Acclimatized runners typically report that hot race conditions feel manageable rather than catastrophic. The effort is still high, the heat is still real, but the physiological ceiling is higher, and the ability to hold a steady pace through the middle miles, the stretch where heat inexperienced runners typically collapse, is meaningfully better.

Pacing strategy still matters. A common error among acclimatized runners is overconfidence in the early miles. The adaptations make you more resilient, not immune. Starting conservatively and building into your pace remains the correct approach in any race where temperature exceeds 22 degrees Celsius (72 degrees Fahrenheit).

Injury risk also shifts in summer training. Altered biomechanics from fatigue, dehydration-related drops in concentration, and the temptation to push harder than the conditions allow all contribute to a spike in training injuries during hot months. 48% of Runners Get Injured Every Year: The Prevention Framework That Actually Changes the Stats provides a structured approach to managing that risk throughout a full training block.

Start the Protocol Before You Think You Need To

The single most common acclimatization mistake is starting too late.

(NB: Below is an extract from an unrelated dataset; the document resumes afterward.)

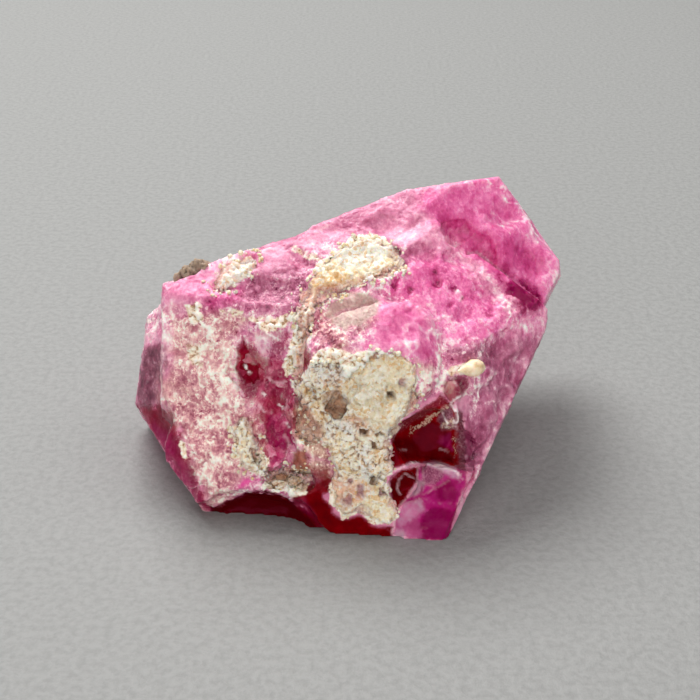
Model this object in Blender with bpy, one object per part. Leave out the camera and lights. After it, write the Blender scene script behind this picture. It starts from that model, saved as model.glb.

Runners who begin deliberate heat exposure two or three weeks before a target summer race have time to complete the protocol and arrive at the start line adapted. Runners who start the week before do not.

If your summer race is on the calendar, count back 14 days from race week and mark that as your acclimatization start date. Build it into your training plan the same way you'd build in a long run or a speed session. It's not an optional add-on. For summer racing, it's as foundational as any other element of your preparation.

The heat is coming regardless. The only question is whether your body is ready for it.